A substantial improvement in the city's fire service rating means Mineral Wells property owners may soon see a reduction in their insurance premiums.

Fire Chief Mike Pool on Tuesday told city council the city's ISO rating dropped two points, or classifications, from a 5 down to a 3.

ISO is an acronym for Insurance Service Office, a New Jersey company whose recommendations are used nationally to make public protection classifications. The city's recommended Class 3 rating will go to the Texas Department of Insurance and the State Fire Marshall's Office for approval.

"This is good news for the citizens and businesses of Mineral Wells, and for future businesses," Pool said.

Pool said the two-classification improvement could result in as much as a 14 percent reduction in property insurance rates – though he and City Manager Randy Criswell cautioned that individual policyholders are not likely to see that much of a break.

"I can't guarantee that ... but it should be good news for everyone," Pool said. "I think everyone in the community should pat themselves on the back."

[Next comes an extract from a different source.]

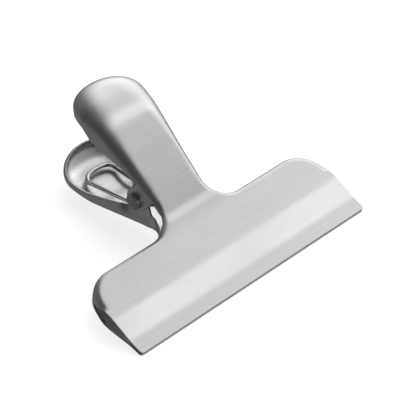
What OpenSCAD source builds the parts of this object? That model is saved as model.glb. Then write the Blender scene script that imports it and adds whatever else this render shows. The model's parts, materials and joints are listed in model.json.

Criswell said a number of factors go into property insurance rates, and every insurance company is different. He said if property owners don't see some reduction in their rates in the near future, or at the time of renewal, they should make inquiries with their agent.

"An ISO rating of 3 is a really good rating for a city of our size," Criswell said. "This is a really good thing and something to be proud of."

Retired firefighter and Ward 4 Councilman Doyle Light, who has advocated for public safety improvements the last three years, said, "This truly is an amazing feat for Mineral Wells."

Pool said the new rating puts Mineral Wells in the top 10 percent statewide. Criswell went a step further, saying the Class 3 rating would place it in the top percentile nationwide.

A number of factors were cited for the improved rating. One is increased department staffing aided by the SAFER grant. Increased training, flushing of and repairs to fire hydrants, and 911 communications and timely response.

According to the Texas Department of Insurance, ISO rates communities on a scale of 1-to-10, with 10 being the worst. The ratings are based on a Fire Suppression Rating Schedule, which looks at water distribution, fire department equipment and manpower and fire alarm facilities.

The score from that Fire Suppression Rating Schedule is translated into a public protection classification. A perfect score in Texas is 104.26. It consists of 50 points for fire department capabilities, 40 points for water supply and distribution, 10 points for receiving and handling fire alarms and up to 4.26 points for "Texas Exceptions" that give extra credit for compressed air foam systems, certified volunteers and attending or teaching at the annual firemen's training school at Texas A&M University.

Street closure

City council unanimously approved permanently closing N.W. 1st Avenue between N.W. 3rd Street and N.W. 4th Street – the block behind the Crazy Water Hotel, which is under renovation.

The move is to accommodate replacement of electrical transformers from poles to the ground. Their size will cause them to protrude into the right of way and street.

City Manager Randy Criswell said the closure will also fall in line with the vision of an urban park that could include a parking garage behind the hotel. The closure would allow pedestrians to walk to and from the parking garage and hotel without crossing a street. He said said it would make for a good entry point on the north end of the envisioned park.

The matter did not pass without some controversy. Resident Terri Blevins complained that the work began before the request was recommended for approval by the Planning and Zoning Commission and Tuesday's city council review and action.

"Why has work already happened?" Blevins asked.

Project architect Tim Hopkins said overhead power lines needed to be removed out of safety concerns with cranes and other work.

Councilman Brian Shoemaker said the hotel project accepted a potential risk of the request being rejected when it went forward with the work and would have had to make and reparations.

Mayor Christopher Perricone said approvals from P&Z and council should have occurred first.

"I think maybe the process didn't happen the way it should have," Perricone said.

Rhonda Wilkinson and Terry Lundy also complained to council about the process and allowing the work and closure to begin prior to receiving approvals from the city.

"As council people we aren't aware of the day-to-day operations of code enforcement," Shoemaker said. "The city manager and his employees under him run the day-to-day operations of the city."

With that, council approved the street closure request by a 7-0 vote.